At the end of the day the question is: Do you want a game that’ll give you eight hours by yourself and an ongoing play experience with friends or strangers that is kind of obsessively fixated on the Warhammer 40K look and feel down to all the transports being modeled after the tabletop figures instead of what would actually fit the number of Space Marines the lore claims they would? Yes? Then this is the game for you. Do you want to hear about Chapter Master Marneus Calgar a lot? Yes? Then this is the game for you. Do you want to dress your boys up in the finest colors the Emperor has to offer, and for there to be six of them because that’s how many classes there are in multiplayer, and indeed for there to be TWELVE of them because most of you will serve Chaos gladly? Yes? Then this is the game for you. It’s the game for me, and I don’t even like Chaos.

So is Space Marine 2 the best Warhammer 40,000 game there is? Well, that depends on you. For me, it’s a conversation with a couple other games, and none of the other ones look like this or have this much budget put into them. None of them play like this. None of them let me put a sword through you in multiplayer like quite like this. And I think on the whole many of you will feel the same way, once you get down to murdering all your foes in the grimdark future of the 41st Millennium.

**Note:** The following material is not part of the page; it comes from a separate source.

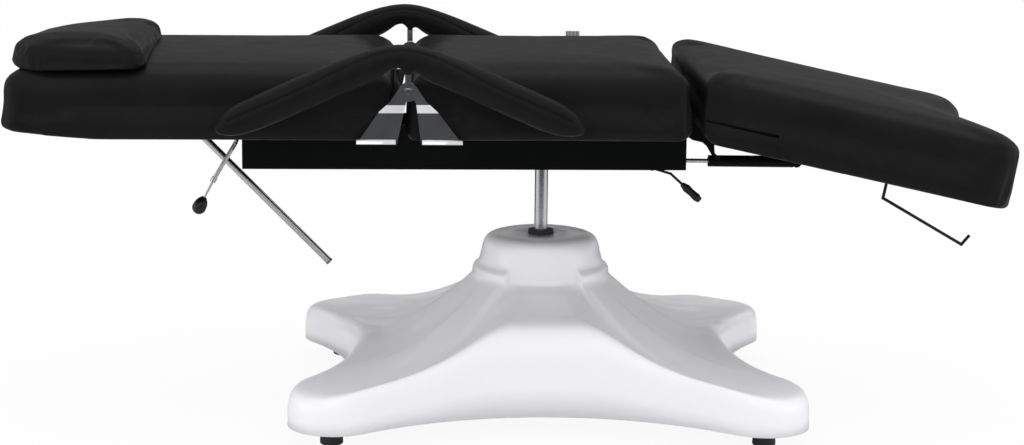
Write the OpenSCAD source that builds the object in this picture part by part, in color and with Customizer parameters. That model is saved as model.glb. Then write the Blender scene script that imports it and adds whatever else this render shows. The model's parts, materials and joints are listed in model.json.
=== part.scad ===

Final Thoughts: It retails for $60 on Steam; there were “Advanced Access” $90 and $100 versions that I would not have touched if I wasn’t buying the game for work (and probably won’t have much relevance by the time you read this). It runs like a dream on PC for me but I’m running an AMD Ryzen 7 7800 and a GeForce RTX 4070 Ti Super, so it better; I’ve heard mixed reviews about how well it plays with older generation hardware even at the recommended hardware level. Load times can be brutal on older CPUs. The system requirements are not kidding about a 1060 being a minimum requirement now, even though that card is still able to handle a lot of current releases that also go to console. If you’re a typical reader of this site I doubt I have to sell you super-hard on buying Space Marine 2 if it’s at all in your wheelhouse, but if you’re not a huge 40K head and don’t have much interest in online play, you’re looking at probably a little under 10 hours of content in single player campaign, and might want to wait for a sale in a few months.

A previous version of this article incorrectly stated that Operations mode was multiplayer only. This has been corrected.